In Philadelphia during Game 2, Shane Victorino was selected to wear the mic, and he could be heard between innings adding perspective to the game. Game Creek’s Sullivan pointed out that this type of application might become problematic if the FCC allows unlicensed consumer devices to operate with a stadium. It’s possible that a small wireless TV receiver could have knocked out the signal between Victorino’s mic and the receiver at the base stations located within the stadium.

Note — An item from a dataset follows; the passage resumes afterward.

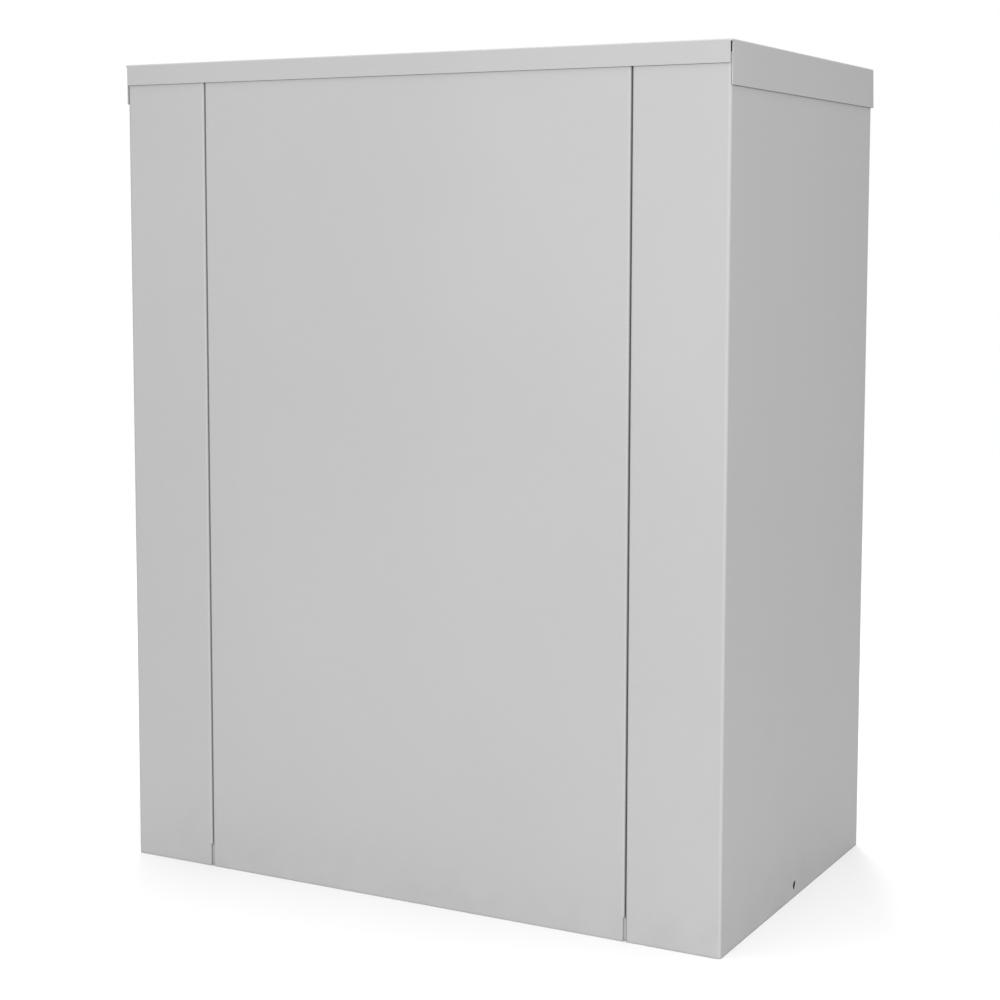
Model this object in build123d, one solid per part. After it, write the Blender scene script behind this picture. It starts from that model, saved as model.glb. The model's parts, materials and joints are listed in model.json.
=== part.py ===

FOX Sports’ Davies agreed. “These applications are absolutely subject to the white space debate, along with other wireless effects mics and the wireless intercoms we use in these situations,” he said. The audio elements were not carried live, but they could have been affected by interference.
For Game Creek Video, however, the biggest technical challenge might have been the uncertainty of where its trucks would be going for the World Series. Game Creek had planned to go to Boston if the Red Sox had gotten into the series. They would not have done Philadelphia.
“We haven’t had that many seven-game series in the past few years (since 2004), so it was a little unsettling. But we made the trip and it all worked out fine,” Sullivan said, noting that it took only two days to set up in Philadelphia.
That’s because Philadelphia’s Citizens Bank Park is among the most technically sophisticated stadiums in the country, complete with fiber-optic infrastructure and prewired camera positions that make it easy for mobile production companies like Game Creek to set up for an HD telecast.
“The Citizens Bank Park was built to host a World Series event, and it showed,” Sullivan said. “More and more parks are getting like that, but you still have places like Fenway Park, in Boston, that was built in 1912, and it’s a challenge to work there. Even though there’s a significant amount of fiber that has been installed (by Sony’s System Integration Group), you still have to add a lot for a game like the World Series.”
Another big challenge for Game Creek was the increased operational costs, including the price of fuel to move the equipment and people around. “The biggest challenges we face are usually external to our customer relationships and technical issues,” he said. “We have a great relationship with customers, so technically things get done in an efficient way and everyone’s happy at the end of the day.”
The tightening of the credit market is another concern, but thus far it has not affected Game Creek’s ability to bring new trucks to market. Game Creek just finished its Liberty HD production truck, which hit the road in August for ABC Sports and ESPN. It includes a 1080p/60-capable system that’s ready for the bandwidth-intensive HD format when clients ask for it.
The Liberty’s cameras and switcher can handle 1080p, the router can handle 1080p and the truck’s wiring is 3Gb/s ready, but the demand from producers — and subsequently their content providers — is not there yet.
“When we talk about 3Gb/s signals, it’s kind of like the discussions we were having about HD in the early 2000s,” Game Creek’s Sullivan said. “ESPN has shown interest, as have other sports leagues, but until there’s a critical mass in terms of 1080p sets in the consumer market, there really is not need for it. Cable operations would have to change out there equipment, which is costly. We won’t see true 1080p to the home for many years.”
Game Creek worked 20 baseball games for FOX Sports in 2008 as well as NASCAR and NFL games for FOX on an ongoing basis.